> _DATA SEGMENT_
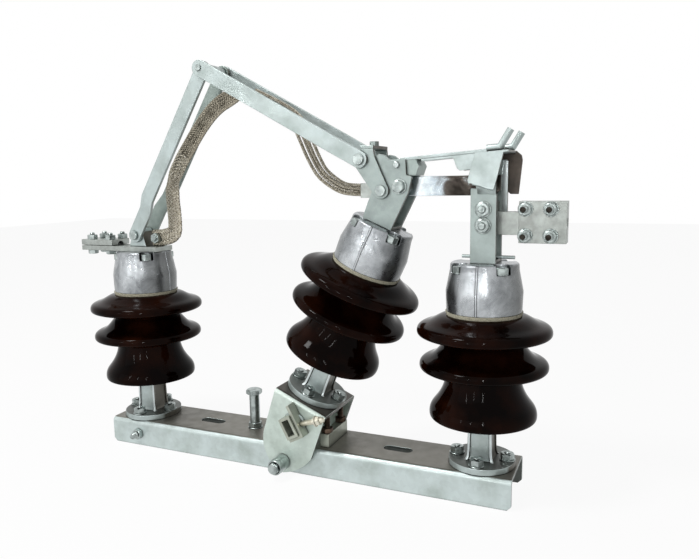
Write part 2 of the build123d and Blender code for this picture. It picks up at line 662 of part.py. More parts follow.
def drive_tube():
    """Rectangular tube through both side plates, which the operating rod turns."""
    outer = rocker_half() + ROCKER_PLATE
    bore = Rectangle(TUBE_LENGTH_ACROSS - 2 * TUBE_WALL, TUBE_WIDTH - 2 * TUBE_WALL)
    section = Rectangle(TUBE_LENGTH_ACROSS, TUBE_WIDTH) - bore
    return lean(one(plate(tube_plane() * section, -outer - TUBE_STUB, outer)))


def drive_clamp():
    """Angle that grips two sides of the drive tube in front of the rocker."""
    outer = rocker_half() + ROCKER_PLATE
    half_l = TUBE_LENGTH_ACROSS / 2
    half_w = TUBE_WIDTH / 2 + RUNNING_GAP
    thick = CLAMP_THICKNESS
    outline = Polyline(
        (-half_l - CLAMP_LEG / 2, half_w),
        (-half_l - CLAMP_LEG / 2, half_w + thick),
        (half_l + thick + RUNNING_GAP, half_w + thick),
        (half_l + thick + RUNNING_GAP, -half_w),
        (half_l + RUNNING_GAP, -half_w),
        (half_l + RUNNING_GAP, half_w),
        close=True,
    )
    front = -outer - CLAMP_DEPTH
    return lean(one(plate(tube_plane() * make_face(outline), front, -outer - RUNNING_GAP)))


def drive_bolt():
    """Clamp bolt that pulls the angle against the tube, with its nut near the far end."""
    angle = math.radians(TUBE_ANGLE + 90)
    edge = TUBE_WIDTH / 2 + CLAMP_THICKNESS + 2 * RUNNING_GAP
    y = -rocker_half() - ROCKER_PLATE - CLAMP_DEPTH / 2

    def along(reach):
        return TUBE_X + reach * math.cos(angle), y, TUBE_Z + reach * math.sin(angle)

    end = edge + DRIVE_BOLT_LENGTH
    body = rod(DRIVE_BOLT_RADIUS, along(edge), along(end))
    nut = end - DRIVE_NUT_BACK
    body += hexagon(CLAMP_NUT_FLATS, along(nut), along(nut + DRIVE_NUT_HEIGHT))
    return lean(one(body))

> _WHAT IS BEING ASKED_
Write out, exactly and with nothing else, the lines of the listing above from its first line through the line with "return lean(one(plate(tube_plane() * section, -outer".

> _EXPECTED ANSWER_
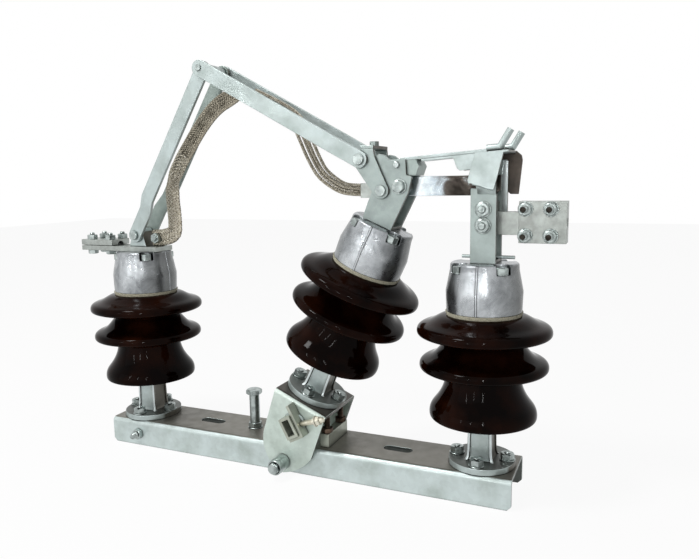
Write part 2 of the build123d and Blender code for this picture. It picks up at line 662 of part.py. More parts follow.
def drive_tube():
    """Rectangular tube through both side plates, which the operating rod turns."""
    outer = rocker_half() + ROCKER_PLATE
    bore = Rectangle(TUBE_LENGTH_ACROSS - 2 * TUBE_WALL, TUBE_WIDTH - 2 * TUBE_WALL)
    section = Rectangle(TUBE_LENGTH_ACROSS, TUBE_WIDTH) - bore
    return lean(one(plate(tube_plane() * section, -outer - TUBE_STUB, outer)))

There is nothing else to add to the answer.